No tocante à avaliação e à padronização do ensino, a Finlândia adota uma perspectiva divergente da agenda hegemônica de reformas educacionais, delineada a partir dos anos 1990. As avaliações padronizadas em larga escala, voltadas para mensurar o rendimento dos alunos finlandeses, são amostrais, espaçadas e destinam-se apenas a fornecer

informações sobre o funcionamento do sistema, sem a produção de rankings entre estabelecimentos de ensino ou a introdução de bônus remuneratórios para os profissionais da educação.

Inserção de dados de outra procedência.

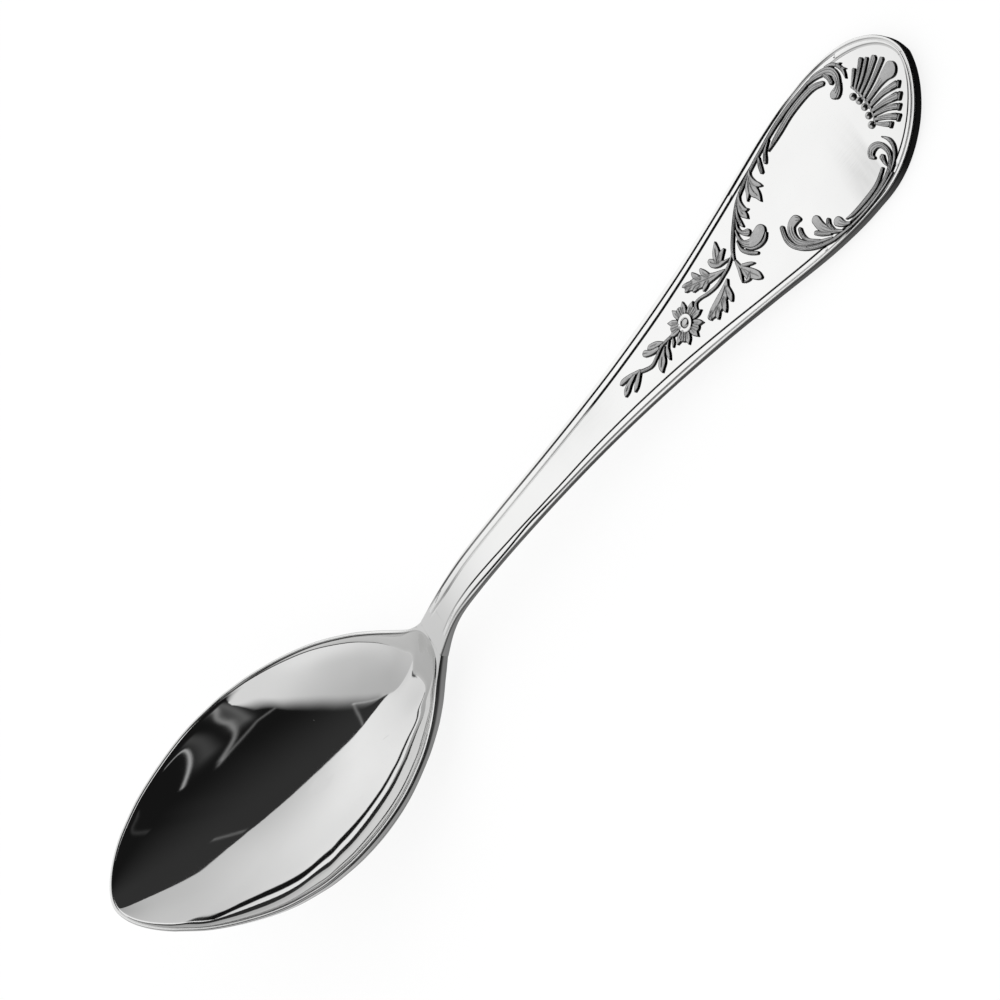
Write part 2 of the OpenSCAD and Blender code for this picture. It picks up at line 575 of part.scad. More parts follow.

Um dos resultados dessa perspectiva é que os gastos com avaliação educacional na Finlândia são significativamente menores do que em sistemas educacionais que privilegiam esse tipo de medida em suas políticas. Ademais, na visão de muitos educadores finlandeses, a pouca ênfase dada a avaliações padronizadas permite fugir do incentivo perverso de reduzir o ensino à preparação para os testes, permitindo uma abordagem mais ampla e aplicada dos conteúdos curriculares e a salvaguarda das prerrogativas de autonomia e independência profissional do docente.

Além dos avanços na educação básica, a Finlândia hoje é reconhecida como um exemplo de sociedade do conhecimento, baseada em uma economia altamente competitiva e inovadora. Parte desses resultados se deve à centralidade dada às políticas de pesquisa, desenvolvimento e inovação no contexto finlandês, desde o final dos anos 1980. Tal prioridade refletiu-se no direcionamento de vultosos recursos humanos e financeiros para o setor e da instituição de mecanismos efetivos de cooperação entre as instituições de ensino superior e a indústria, a partir de um sistema nacional de inovação pioneiro.

De modo geral, a experiência finlandesa no campo da educação tem raízes históricas, políticas, culturais e sociais próprias, que não podem ser transpostas para outros contextos. No entanto, ao entender o que está por trás de exemplos bem-sucedidos, podemos refletir sobre a nossa própria trajetória de políticas educacionais e sobre os caminhos de reforma que se vislumbram no horizonte.

Nesse sentido, dois aspectos se destacam. Em primeiro lugar, os resultados alcançados pela Finlândia na educação – com reflexos na transformação experimentada por aquele país em direção a uma economia intensiva em conhecimento – foram fruto de reformas de longo prazo, sustentadas e aprofundadas ao longo de pelo menos três décadas. Sua materialização dependeu da construção de amplos consensos pluripartidários e sociais, mobilizando atores políticos diversos no debate e na implementação das decisões.

Em segundo lugar, a Finlândia adotou estratégia divergente do pensamento ortodoxo sobre política educacional, que preconiza uma série de medidas inspiradas por modelos ditos “empresariais” da educação e geralmente inclui: a fixação de prescrições curriculares rígidas e padronizadas, enfocando especialmente habilidades básicas em leitura e matemática; a intensificação do uso de testes padronizados externos; o estímulo à competição entre estabelecimentos de ensino; e a responsabilização direta dos profissionais da educação pelos resultados alcançados pelos alunos.

No caso finlandês, os elementos de accountability estão inseridos em uma abordagem que privilegia a autonomia profissional dos docentes e diretores de escola e a responsabilidade compartilhada pelo sucesso escolar dos alunos.

________________

(Artigo baseado no Texto para Discussão nº 129 do Núcleo de Estudos e Pesquisas do Senado, ”O que é que a Finlândia tem? Notas sobre um sistema educacional de alto desempenho”, disponível no site http://www12.senado.gov.br/publicacoes/estudos-legislativos/homeestudoslegislativos.)

1 Programme for International Student Assessment, em inglês.

2 Deve-se lembrar, contudo, que, diante da distribuição de renda bastante igualitária que existe no país, a discrepância entre a remuneração dos professores e as categorias mais bem pagas é relativamente pequena.